Written request:
Reproduce only the lines of the material below that start at the line containing "Turn this picture" and stop at the line containing "a machine vice.". Keep both end lines.

Material for this exercise:
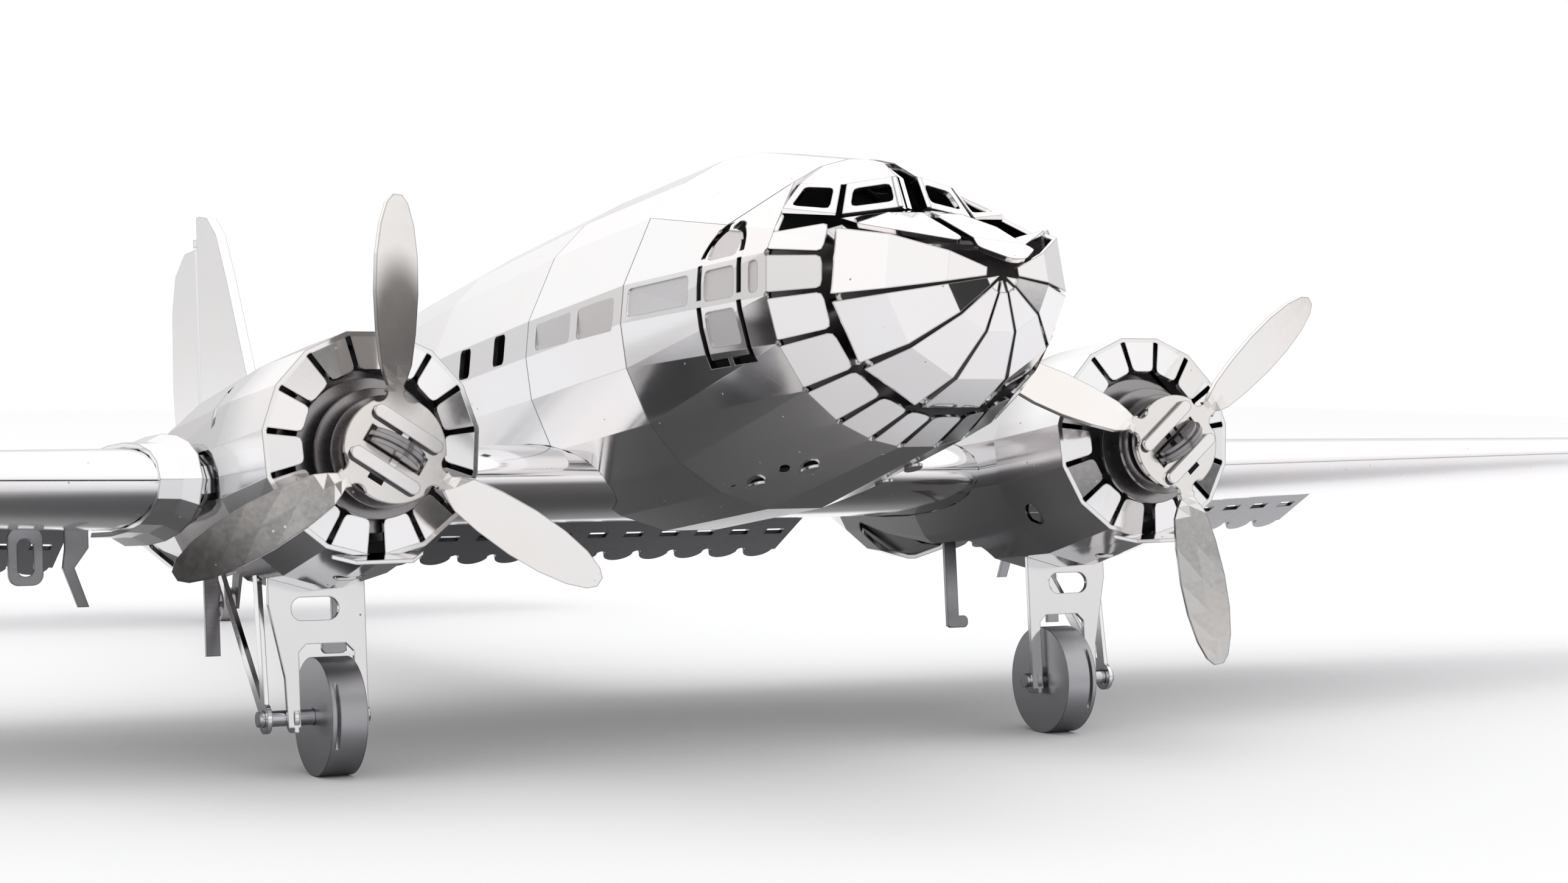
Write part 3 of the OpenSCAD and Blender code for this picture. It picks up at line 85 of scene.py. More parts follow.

---

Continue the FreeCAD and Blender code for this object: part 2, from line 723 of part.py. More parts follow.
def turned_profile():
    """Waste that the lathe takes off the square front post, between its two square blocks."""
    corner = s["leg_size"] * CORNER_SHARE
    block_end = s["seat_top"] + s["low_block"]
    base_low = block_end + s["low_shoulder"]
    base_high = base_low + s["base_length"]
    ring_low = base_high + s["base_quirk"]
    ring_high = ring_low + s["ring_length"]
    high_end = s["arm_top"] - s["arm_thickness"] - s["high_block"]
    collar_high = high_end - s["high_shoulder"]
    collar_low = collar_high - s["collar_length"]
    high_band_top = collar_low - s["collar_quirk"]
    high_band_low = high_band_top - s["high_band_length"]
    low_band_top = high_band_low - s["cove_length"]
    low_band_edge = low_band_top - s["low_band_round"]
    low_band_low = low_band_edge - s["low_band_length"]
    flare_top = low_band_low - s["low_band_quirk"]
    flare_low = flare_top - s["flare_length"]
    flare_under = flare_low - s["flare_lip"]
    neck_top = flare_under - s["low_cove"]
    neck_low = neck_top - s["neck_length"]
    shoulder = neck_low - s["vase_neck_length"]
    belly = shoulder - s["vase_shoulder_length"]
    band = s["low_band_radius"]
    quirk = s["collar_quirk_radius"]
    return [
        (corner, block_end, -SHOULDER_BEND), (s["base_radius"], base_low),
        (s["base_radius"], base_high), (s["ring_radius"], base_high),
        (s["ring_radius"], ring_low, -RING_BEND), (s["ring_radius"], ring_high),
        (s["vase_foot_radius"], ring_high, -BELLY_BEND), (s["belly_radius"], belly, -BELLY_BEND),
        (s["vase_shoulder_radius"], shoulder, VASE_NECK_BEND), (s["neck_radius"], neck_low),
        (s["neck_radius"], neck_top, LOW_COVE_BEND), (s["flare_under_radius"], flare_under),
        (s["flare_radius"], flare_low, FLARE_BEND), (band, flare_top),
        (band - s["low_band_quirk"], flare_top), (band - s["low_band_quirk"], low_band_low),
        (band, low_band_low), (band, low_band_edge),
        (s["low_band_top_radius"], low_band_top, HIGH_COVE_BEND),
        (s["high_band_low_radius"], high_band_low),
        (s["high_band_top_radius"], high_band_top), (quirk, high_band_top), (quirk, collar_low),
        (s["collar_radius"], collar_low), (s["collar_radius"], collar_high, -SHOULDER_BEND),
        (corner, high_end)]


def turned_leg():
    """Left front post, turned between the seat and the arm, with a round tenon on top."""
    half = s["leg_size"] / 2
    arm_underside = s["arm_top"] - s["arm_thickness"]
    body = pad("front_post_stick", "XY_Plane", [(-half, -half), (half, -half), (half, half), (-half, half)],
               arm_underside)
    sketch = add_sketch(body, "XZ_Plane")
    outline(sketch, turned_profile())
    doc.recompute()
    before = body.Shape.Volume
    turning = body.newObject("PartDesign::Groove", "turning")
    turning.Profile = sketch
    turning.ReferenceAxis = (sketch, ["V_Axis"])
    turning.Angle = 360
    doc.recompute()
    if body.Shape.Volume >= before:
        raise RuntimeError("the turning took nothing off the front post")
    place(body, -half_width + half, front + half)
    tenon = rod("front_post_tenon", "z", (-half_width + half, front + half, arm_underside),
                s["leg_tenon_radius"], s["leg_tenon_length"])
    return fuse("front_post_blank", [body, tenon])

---

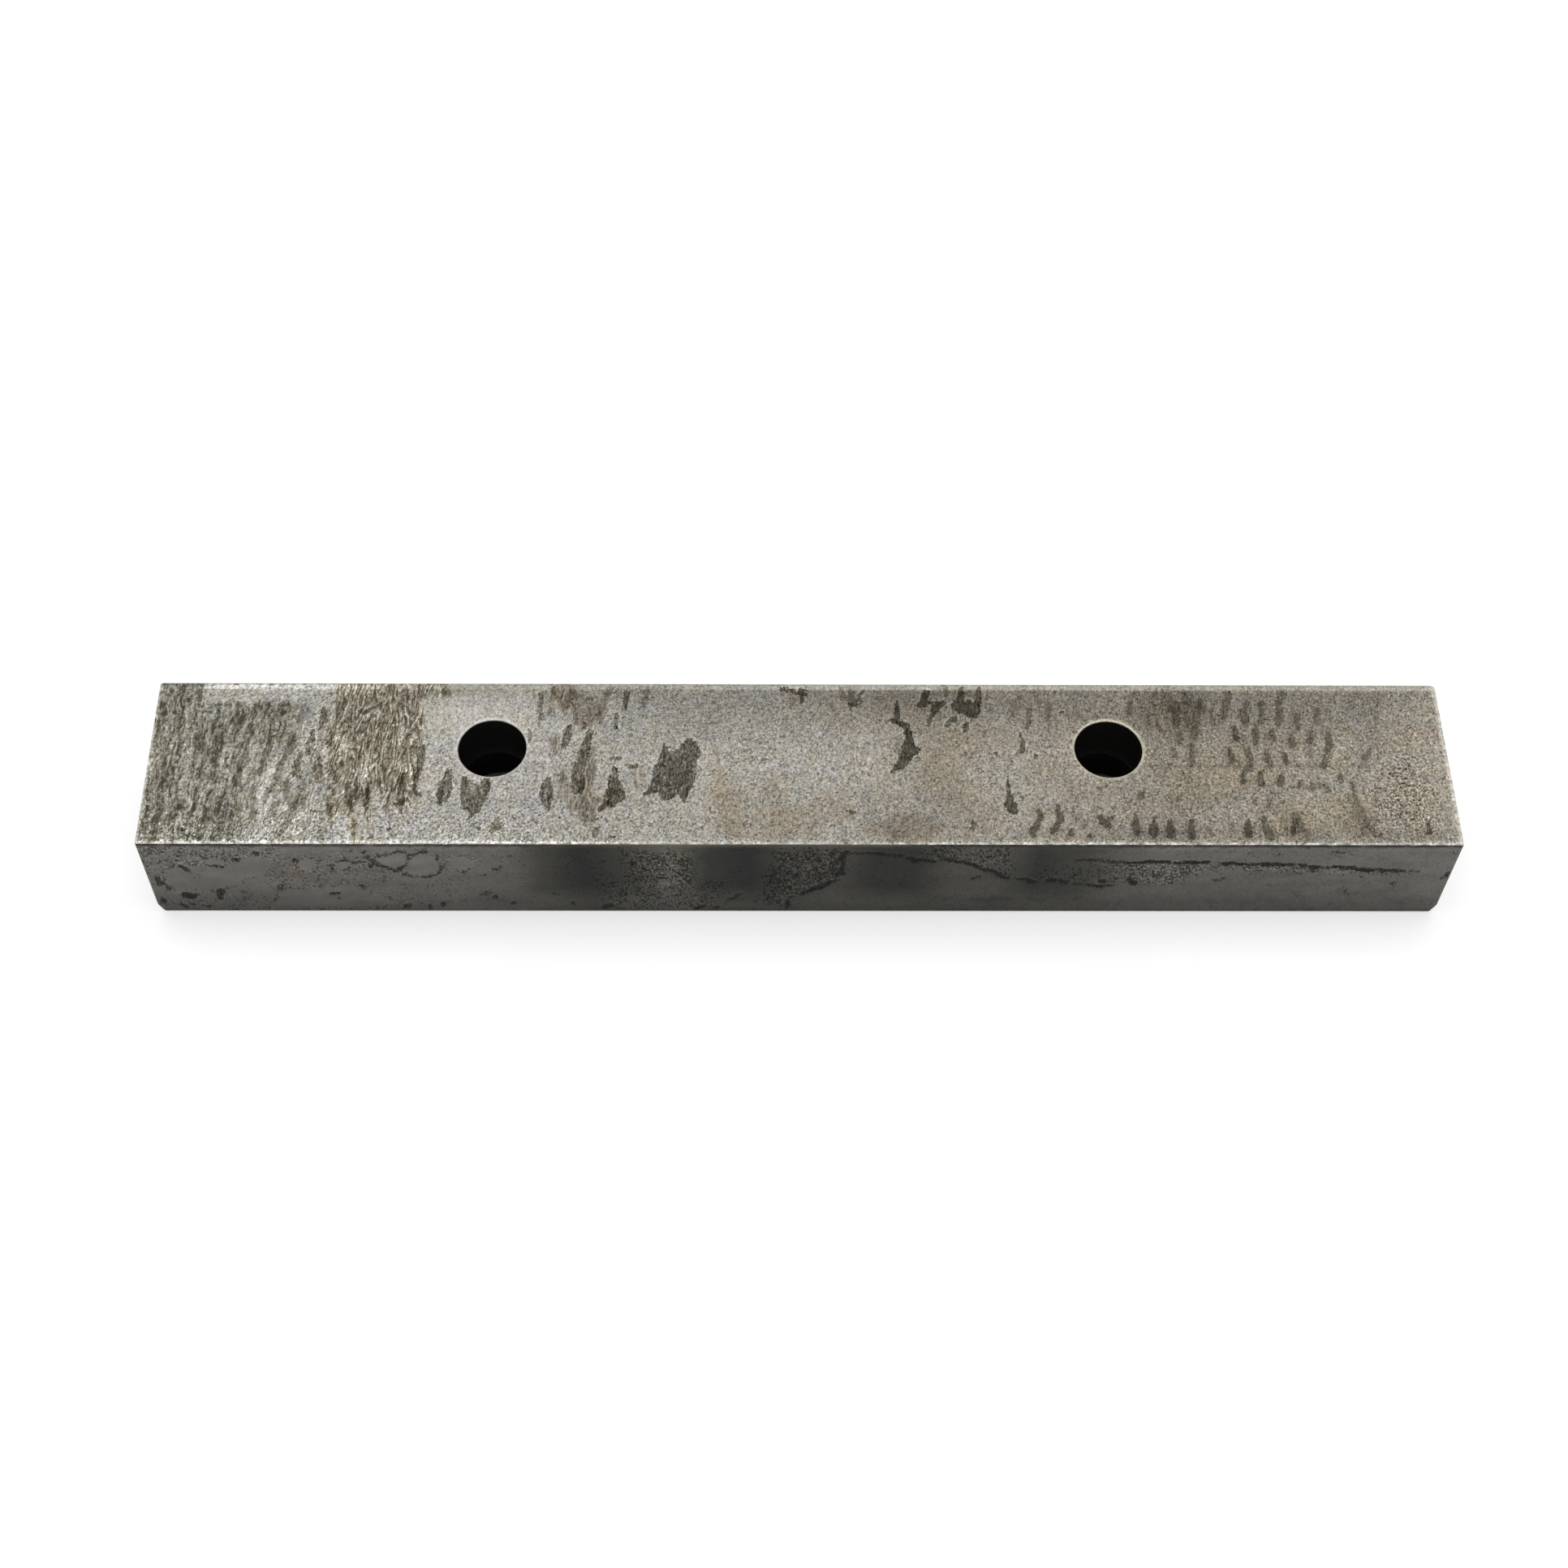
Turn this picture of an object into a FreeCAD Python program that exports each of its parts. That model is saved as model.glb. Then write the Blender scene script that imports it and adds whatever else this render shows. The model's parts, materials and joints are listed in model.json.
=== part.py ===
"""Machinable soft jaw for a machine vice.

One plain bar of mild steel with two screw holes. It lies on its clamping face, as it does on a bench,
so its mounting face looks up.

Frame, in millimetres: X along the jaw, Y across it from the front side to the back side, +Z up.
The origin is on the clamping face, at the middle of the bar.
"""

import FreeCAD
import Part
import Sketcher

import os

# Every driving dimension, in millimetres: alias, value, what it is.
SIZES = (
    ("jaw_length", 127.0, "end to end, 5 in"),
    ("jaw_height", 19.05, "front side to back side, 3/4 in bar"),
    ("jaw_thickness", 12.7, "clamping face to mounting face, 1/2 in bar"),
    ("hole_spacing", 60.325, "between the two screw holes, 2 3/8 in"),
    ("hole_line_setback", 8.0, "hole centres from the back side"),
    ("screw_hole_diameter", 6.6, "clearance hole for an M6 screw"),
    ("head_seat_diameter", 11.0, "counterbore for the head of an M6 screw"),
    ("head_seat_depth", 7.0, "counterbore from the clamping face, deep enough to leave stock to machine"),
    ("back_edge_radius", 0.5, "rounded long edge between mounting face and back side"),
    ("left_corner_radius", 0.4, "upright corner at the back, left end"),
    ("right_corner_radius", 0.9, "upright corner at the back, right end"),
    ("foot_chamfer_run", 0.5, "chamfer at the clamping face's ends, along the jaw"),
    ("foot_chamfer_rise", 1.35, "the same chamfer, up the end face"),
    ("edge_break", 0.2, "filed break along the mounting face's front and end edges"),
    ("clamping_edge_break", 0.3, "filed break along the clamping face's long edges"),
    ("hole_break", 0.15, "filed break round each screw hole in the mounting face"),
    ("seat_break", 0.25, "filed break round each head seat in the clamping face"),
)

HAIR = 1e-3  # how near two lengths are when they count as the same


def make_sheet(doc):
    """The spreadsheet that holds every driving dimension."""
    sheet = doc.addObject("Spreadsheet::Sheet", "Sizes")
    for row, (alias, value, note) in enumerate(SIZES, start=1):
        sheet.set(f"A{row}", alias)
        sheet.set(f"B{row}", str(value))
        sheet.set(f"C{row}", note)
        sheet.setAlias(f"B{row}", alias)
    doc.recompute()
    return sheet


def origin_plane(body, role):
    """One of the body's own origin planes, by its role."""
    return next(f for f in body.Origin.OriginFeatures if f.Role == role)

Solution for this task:
Turn this picture of an object into a FreeCAD Python program that exports each of its parts. That model is saved as model.glb. Then write the Blender scene script that imports it and adds whatever else this render shows. The model's parts, materials and joints are listed in model.json.
=== part.py ===
"""Machinable soft jaw for a machine vice.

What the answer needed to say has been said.